Structured object records:

= = = = =

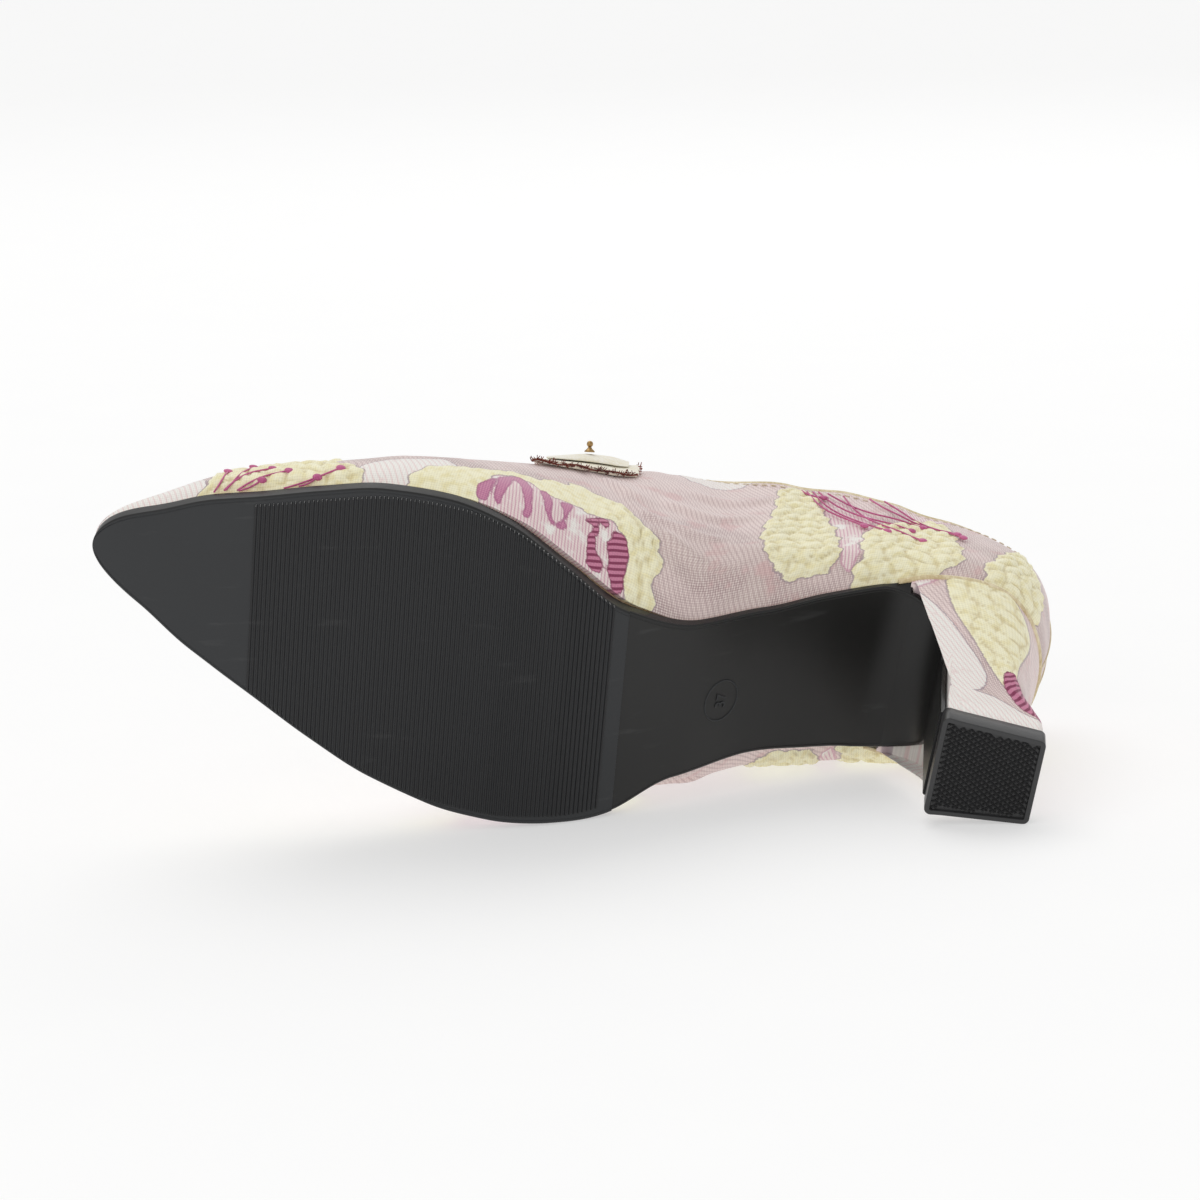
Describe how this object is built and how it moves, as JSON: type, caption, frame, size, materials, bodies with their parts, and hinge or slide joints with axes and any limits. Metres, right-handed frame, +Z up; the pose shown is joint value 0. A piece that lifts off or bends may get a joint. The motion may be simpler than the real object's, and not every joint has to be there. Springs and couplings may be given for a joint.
{
  "type": "high-heeled shoe",
  "caption": "Right court shoe with a pointed toe and a block heel, a cloth upper, a ribbed black sole and a bow across the instep, lying on its lateral side.",
  "frame": {"origin": "middle of the footprint of the lying shoe, on the floor", "axes": "+Z up from the floor, -Y the side that the sole faces, -X towards the toe"},
  "size_m": [0.2314, 0.1088, 0.0927],
  "materials": {
    "sole_rubber": "moulded, satin",
    "jacquard_cloth": "woven floral jacquard",
    "sock_lining": "smooth",
    "bow_cloth": "woven, with a frayed edge",
    "bead_brass": "polished"
  },
  "bodies": {
    "root": {"outsole": "sole_rubber", "heel_block": "jacquard_cloth", "top_piece": "sole_rubber", "upper": "jacquard_cloth", "insole": "sock_lining", "bow_tail": "bow_cloth", "bow_loop_medial": "bow_cloth", "bow_loop_lateral": "bow_cloth", "bow_knot": "bow_cloth", "bow_bead": "bead_brass"}
  },
  "joints": []
}
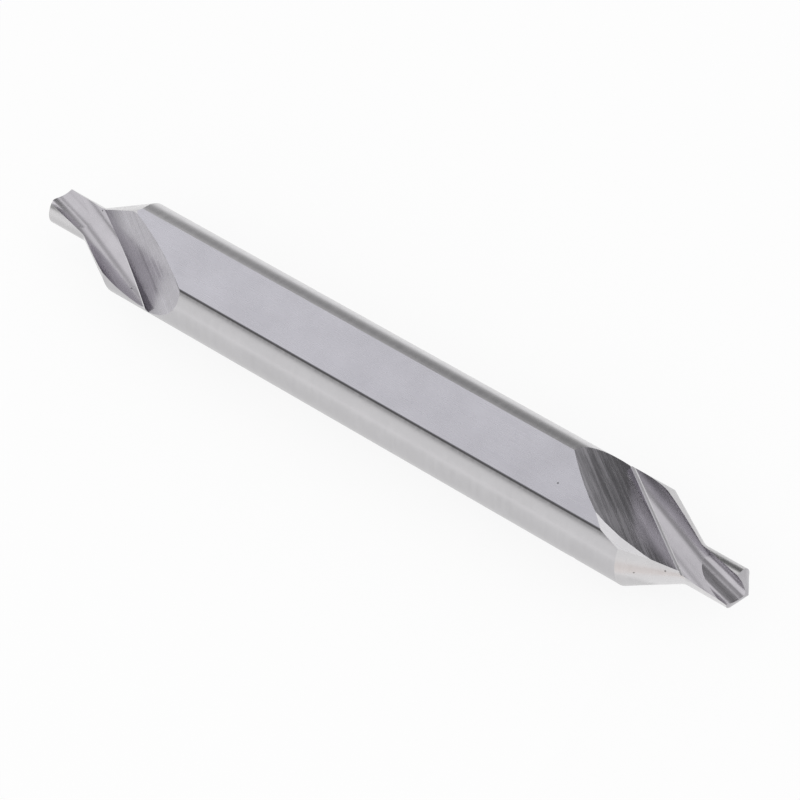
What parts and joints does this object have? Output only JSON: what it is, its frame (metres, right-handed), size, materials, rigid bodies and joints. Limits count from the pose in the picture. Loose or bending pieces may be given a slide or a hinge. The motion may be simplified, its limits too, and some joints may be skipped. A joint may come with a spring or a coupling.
{
  "type": "centre drill",
  "caption": "Double-ended centre drill: a round shank with a full-length clamping flat, and a fluted pilot and countersink cone ground on each end.",
  "frame": {"origin": "on the drill's axis, half way between its two points", "axes": "+X along the axis, +Z out of the clamping flat"},
  "size_m": [0.1, 0.012, 0.0111],
  "materials": {
    "steel": "ground high-speed steel"
  },
  "bodies": {
    "root": {"centre_drill": "steel"}
  },
  "joints": []
}
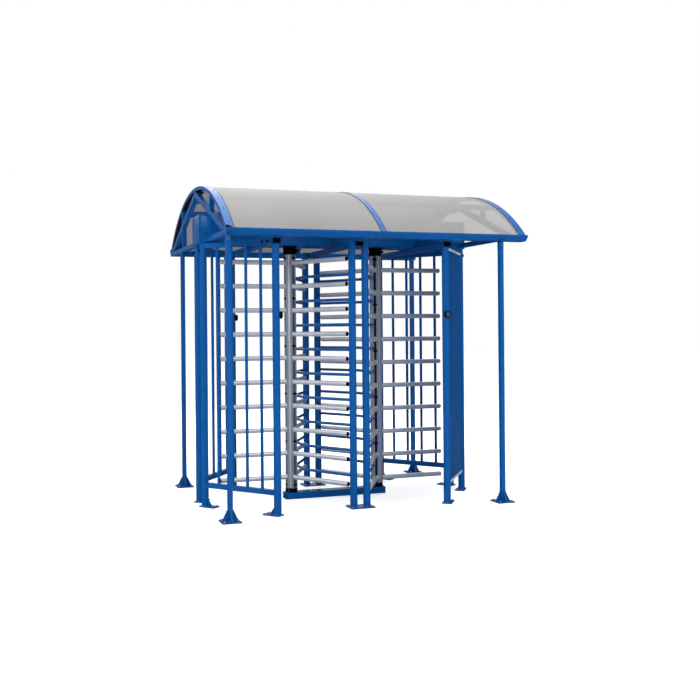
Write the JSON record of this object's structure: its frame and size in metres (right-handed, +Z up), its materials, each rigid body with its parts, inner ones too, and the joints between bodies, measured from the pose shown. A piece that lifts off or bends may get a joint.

= = = = =

Repeat the records above exactly as they appear.

> **Solution to the problem**
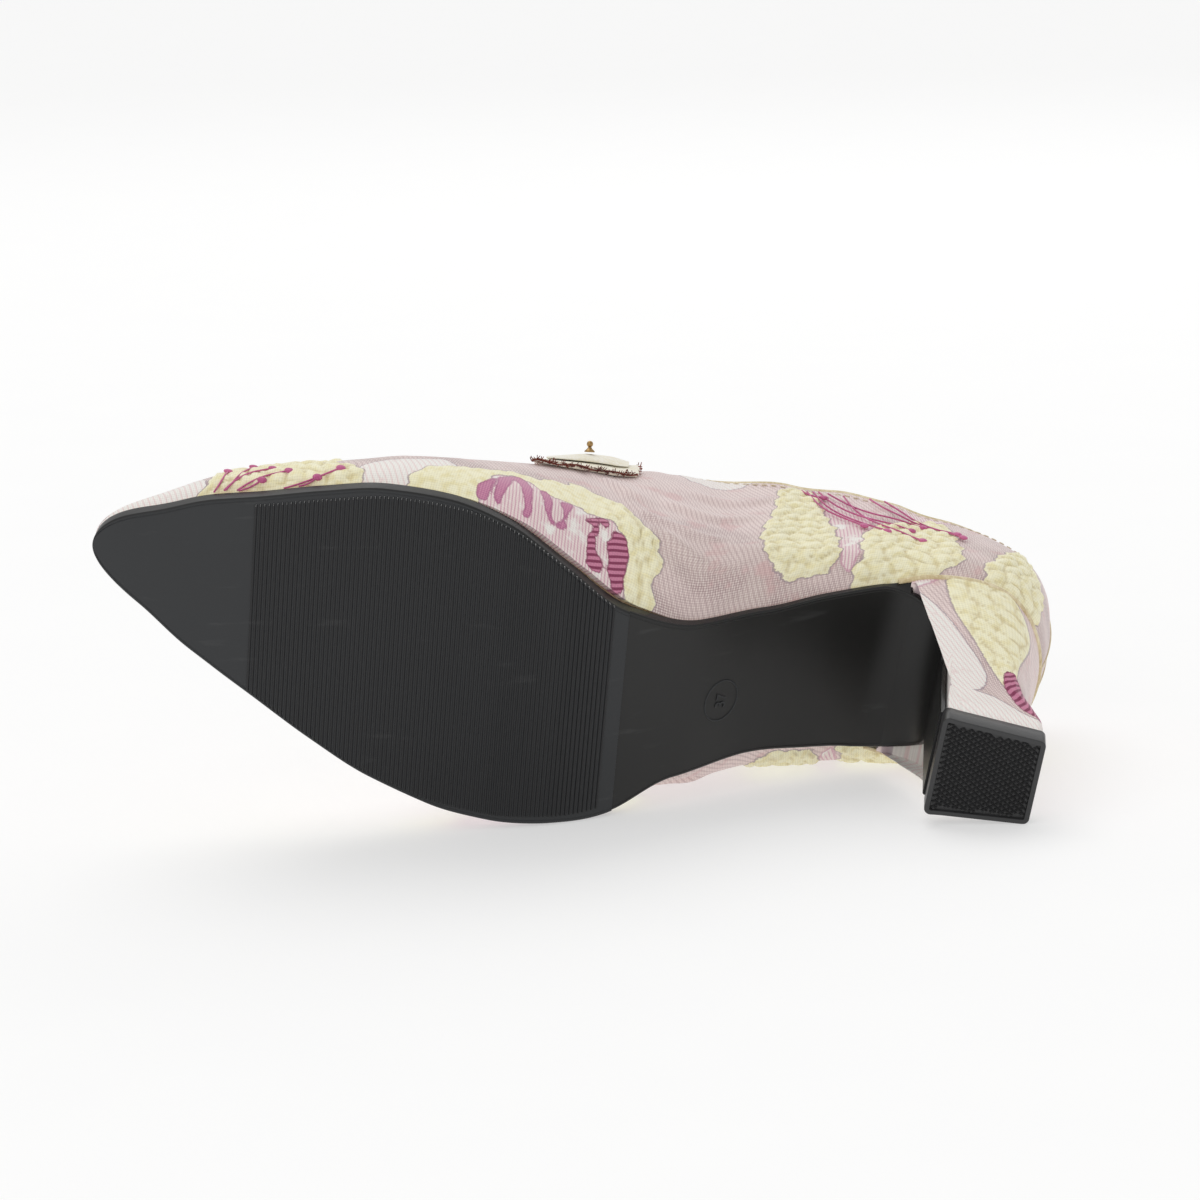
Describe how this object is built and how it moves, as JSON: type, caption, frame, size, materials, bodies with their parts, and hinge or slide joints with axes and any limits. Metres, right-handed frame, +Z up; the pose shown is joint value 0. A piece that lifts off or bends may get a joint. The motion may be simpler than the real object's, and not every joint has to be there. Springs and couplings may be given for a joint.
{
  "type": "high-heeled shoe",
  "caption": "Right court shoe with a pointed toe and a block heel, a cloth upper, a ribbed black sole and a bow across the instep, lying on its lateral side.",
  "frame": {"origin": "middle of the footprint of the lying shoe, on the floor", "axes": "+Z up from the floor, -Y the side that the sole faces, -X towards the toe"},
  "size_m": [0.2314, 0.1088, 0.0927],
  "materials": {
    "sole_rubber": "moulded, satin",
    "jacquard_cloth": "woven floral jacquard",
    "sock_lining": "smooth",
    "bow_cloth": "woven, with a frayed edge",
    "bead_brass": "polished"
  },
  "bodies": {
    "root": {"outsole": "sole_rubber", "heel_block": "jacquard_cloth", "top_piece": "sole_rubber", "upper": "jacquard_cloth", "insole": "sock_lining", "bow_tail": "bow_cloth", "bow_loop_medial": "bow_cloth", "bow_loop_lateral": "bow_cloth", "bow_knot": "bow_cloth", "bow_bead": "bead_brass"}
  },
  "joints": []
}
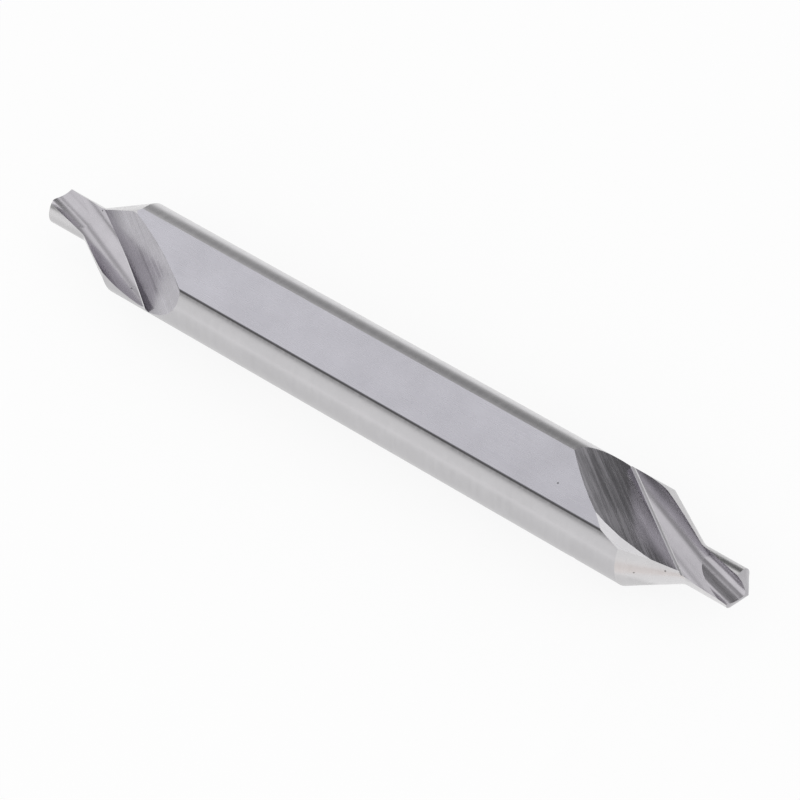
What parts and joints does this object have? Output only JSON: what it is, its frame (metres, right-handed), size, materials, rigid bodies and joints. Limits count from the pose in the picture. Loose or bending pieces may be given a slide or a hinge. The motion may be simplified, its limits too, and some joints may be skipped. A joint may come with a spring or a coupling.
{
  "type": "centre drill",
  "caption": "Double-ended centre drill: a round shank with a full-length clamping flat, and a fluted pilot and countersink cone ground on each end.",
  "frame": {"origin": "on the drill's axis, half way between its two points", "axes": "+X along the axis, +Z out of the clamping flat"},
  "size_m": [0.1, 0.012, 0.0111],
  "materials": {
    "steel": "ground high-speed steel"
  },
  "bodies": {
    "root": {"centre_drill": "steel"}
  },
  "joints": []
}
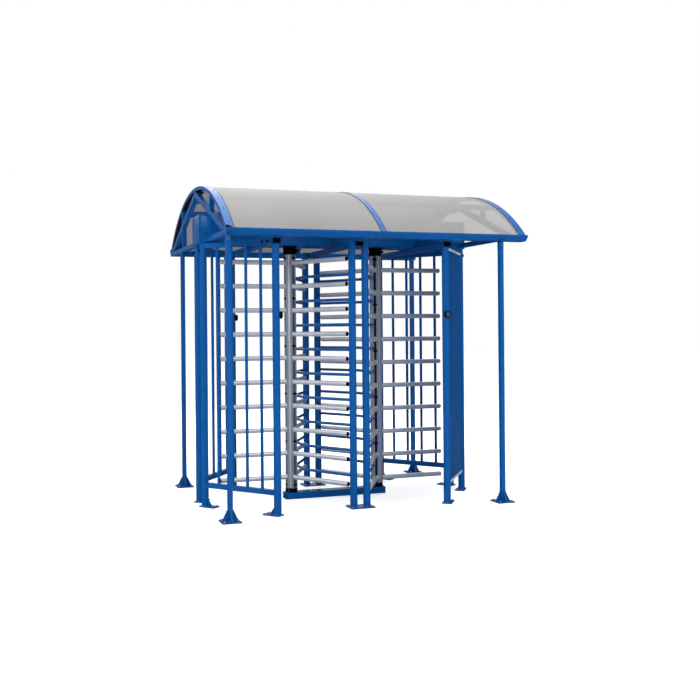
Write the JSON record of this object's structure: its frame and size in metres (right-handed, +Z up), its materials, each rigid body with its parts, inner ones too, and the joints between bodies, measured from the pose shown. A piece that lifts off or bends may get a joint.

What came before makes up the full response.